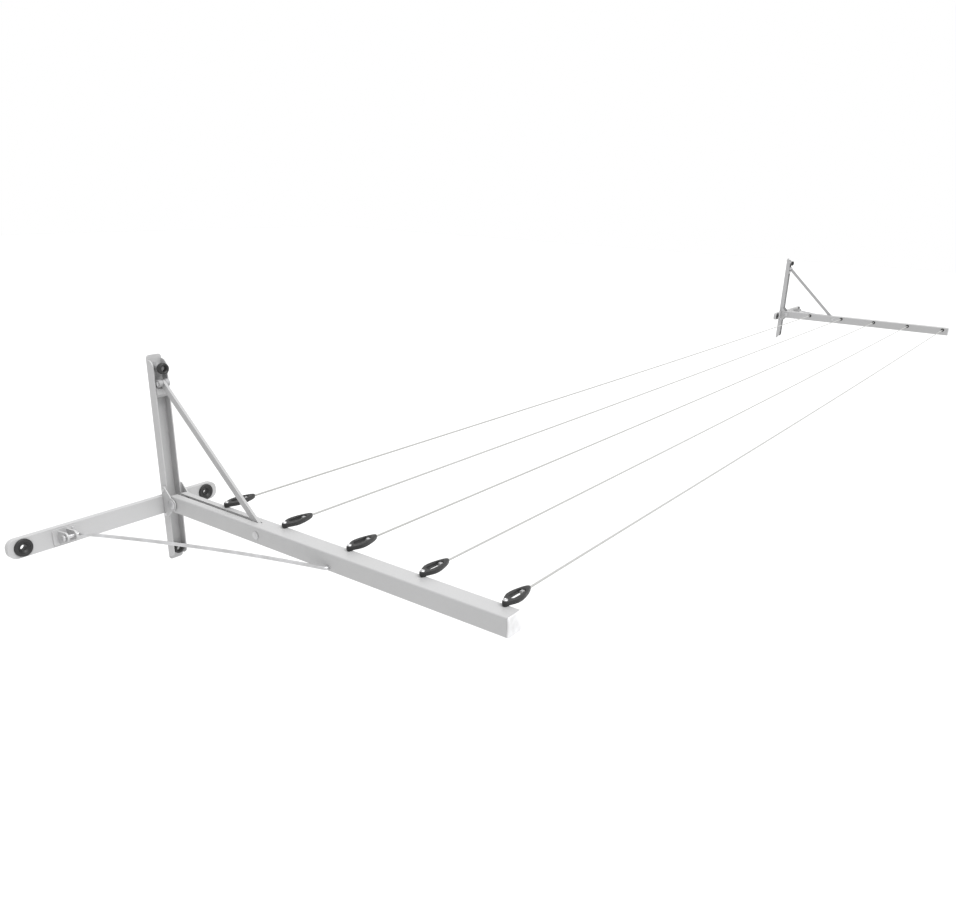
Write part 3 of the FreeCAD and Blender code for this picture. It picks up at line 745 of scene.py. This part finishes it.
def ferrules():
    """Crimped barrels on both ends of every line."""
    low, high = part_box("line_ferrules")
    radius, length, bore = 3.4 * MM, 4.3 * MM, 1.7 * MM
    profile = [(0, bore), (0, radius * 0.85), (0.5 * MM, radius)]
    for start in (0.9, 2.4):      # the two crimps
        profile += [(start * MM, radius), ((start + 0.25) * MM, radius * 0.84),
                    ((start + 0.55) * MM, radius * 0.84), ((start + 0.8) * MM, radius)]
    profile += [(length - 0.3 * MM, radius), (length, radius * 0.85), (length, bore)]
    parts = []
    for number in LINE_NUMBERS:
        start, end = line_ends(number)
        parts.append(turned_ring(profile, (start.x, low.y + 0.4 * MM, start.z), (0, 1, 0), 28))
        parts.append(turned_ring(profile, (end.x, high.y, end.z), (0, -1, 0), 28))
    piece("crimped_ferrules", parts, "near_arm", "zinc_steel", ["line_ferrules"])


# ---------------------------------------------------------------- studio
def make_studio():
    """A wide white floor well below the brackets, a white surround and one soft sun."""
    reach, drop = 30.0, 1.6
    mesh = bpy.data.meshes.new("floor")
    mesh.from_pydata([(-reach, -reach, -drop), (reach, -reach, -drop), (reach, reach, -drop),
                      (-reach, reach, -drop)], [], [(0, 1, 2, 3)])
    floor = bpy.data.objects.new("floor", mesh)
    bpy.context.collection.objects.link(floor)
    n = Nodes("floor")
    n.set(Base_Color=n.mix(n.ranged(n.noise(0.4, 2), 0.3, 0.7, 0, 1), grey(0.66), grey(0.68)))
    n.set(Roughness=0.9)
    mesh.materials.append(n.material)

    world = bpy.data.worlds.new("surround")
    bpy.context.scene.world = world
    world.use_nodes = True
    sky = world.node_tree.nodes["Background"].inputs
    sky["Color"].default_value = (1, 1, 1, 1)
    sky["Strength"].default_value = 1.0

    sun = bpy.data.lights.new("sun", "SUN")
    sun.energy, sun.angle = 2.9, math.radians(35)
    lamp = bpy.data.objects.new("sun", sun)
    lamp.rotation_euler = (math.radians(-2), math.radians(28), 0)
    bpy.context.collection.objects.link(lamp)
    bpy.context.scene.view_settings.view_transform = "Standard"


make_camera()
MATERIALS = make_materials()
for number in LINE_NUMBERS:
    dress(make_line(number), "line_cord")

for entry in frame["record"]["subparts"]:
    dress(frame["nodes"][entry["node"]], entry["material_slot"])

for side in SIDES:
    wall_bushes(side)
    hinge_studs(side)
    plate_studs(side)
    strut_stud(side)
    axle_stud(side)
    roller_pair(side)
    saddle_studs(side)
    tension_rod(side)
    welds(side)
    tip_cap(side)
for number in LINE_NUMBERS:
    tensioner(number)
pegs()
far_anchors()
ferrules()
make_studio()
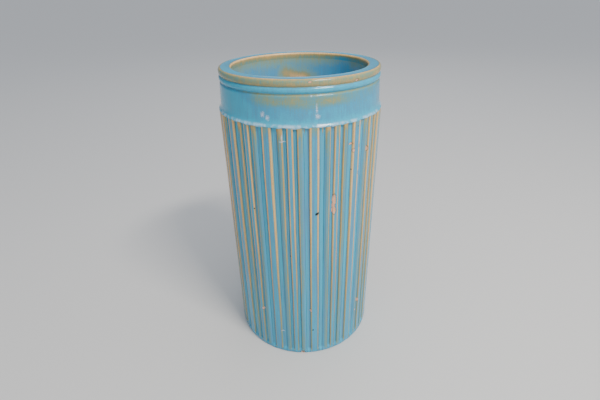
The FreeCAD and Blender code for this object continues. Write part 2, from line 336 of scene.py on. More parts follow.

§ To do
Your task is to give the records above again, exactly.

§ Answer to the task
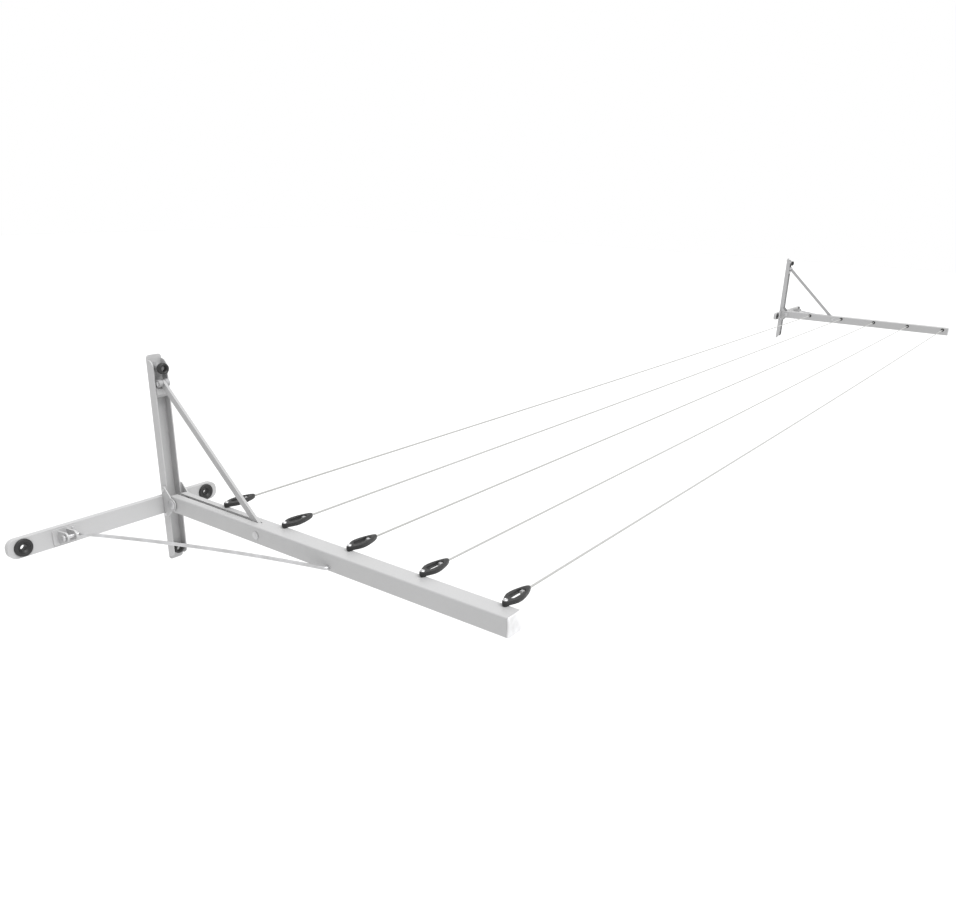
Write part 3 of the FreeCAD and Blender code for this picture. It picks up at line 745 of scene.py. This part finishes it.
def ferrules():
    """Crimped barrels on both ends of every line."""
    low, high = part_box("line_ferrules")
    radius, length, bore = 3.4 * MM, 4.3 * MM, 1.7 * MM
    profile = [(0, bore), (0, radius * 0.85), (0.5 * MM, radius)]
    for start in (0.9, 2.4):      # the two crimps
        profile += [(start * MM, radius), ((start + 0.25) * MM, radius * 0.84),
                    ((start + 0.55) * MM, radius * 0.84), ((start + 0.8) * MM, radius)]
    profile += [(length - 0.3 * MM, radius), (length, radius * 0.85), (length, bore)]
    parts = []
    for number in LINE_NUMBERS:
        start, end = line_ends(number)
        parts.append(turned_ring(profile, (start.x, low.y + 0.4 * MM, start.z), (0, 1, 0), 28))
        parts.append(turned_ring(profile, (end.x, high.y, end.z), (0, -1, 0), 28))
    piece("crimped_ferrules", parts, "near_arm", "zinc_steel", ["line_ferrules"])


# ---------------------------------------------------------------- studio
def make_studio():
    """A wide white floor well below the brackets, a white surround and one soft sun."""
    reach, drop = 30.0, 1.6
    mesh = bpy.data.meshes.new("floor")
    mesh.from_pydata([(-reach, -reach, -drop), (reach, -reach, -drop), (reach, reach, -drop),
                      (-reach, reach, -drop)], [], [(0, 1, 2, 3)])
    floor = bpy.data.objects.new("floor", mesh)
    bpy.context.collection.objects.link(floor)
    n = Nodes("floor")
    n.set(Base_Color=n.mix(n.ranged(n.noise(0.4, 2), 0.3, 0.7, 0, 1), grey(0.66), grey(0.68)))
    n.set(Roughness=0.9)
    mesh.materials.append(n.material)

    world = bpy.data.worlds.new("surround")
    bpy.context.scene.world = world
    world.use_nodes = True
    sky = world.node_tree.nodes["Background"].inputs
    sky["Color"].default_value = (1, 1, 1, 1)
    sky["Strength"].default_value = 1.0

    sun = bpy.data.lights.new("sun", "SUN")
    sun.energy, sun.angle = 2.9, math.radians(35)
    lamp = bpy.data.objects.new("sun", sun)
    lamp.rotation_euler = (math.radians(-2), math.radians(28), 0)
    bpy.context.collection.objects.link(lamp)
    bpy.context.scene.view_settings.view_transform = "Standard"


make_camera()
MATERIALS = make_materials()
for number in LINE_NUMBERS:
    dress(make_line(number), "line_cord")

for entry in frame["record"]["subparts"]:
    dress(frame["nodes"][entry["node"]], entry["material_slot"])

for side in SIDES:
    wall_bushes(side)
    hinge_studs(side)
    plate_studs(side)
    strut_stud(side)
    axle_stud(side)
    roller_pair(side)
    saddle_studs(side)
    tension_rod(side)
    welds(side)
    tip_cap(side)
for number in LINE_NUMBERS:
    tensioner(number)
pegs()
far_anchors()
ferrules()
make_studio()
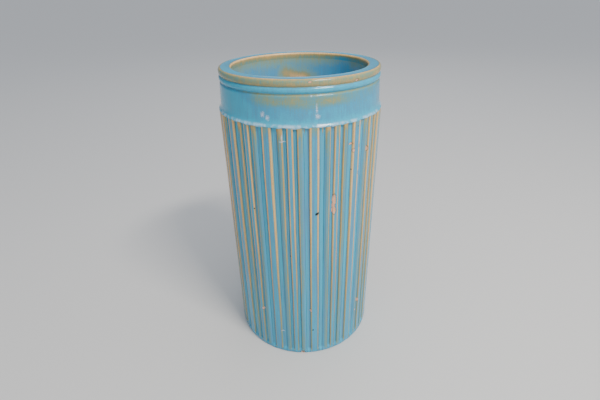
The FreeCAD and Blender code for this object continues. Write part 2, from line 336 of scene.py on. More parts follow.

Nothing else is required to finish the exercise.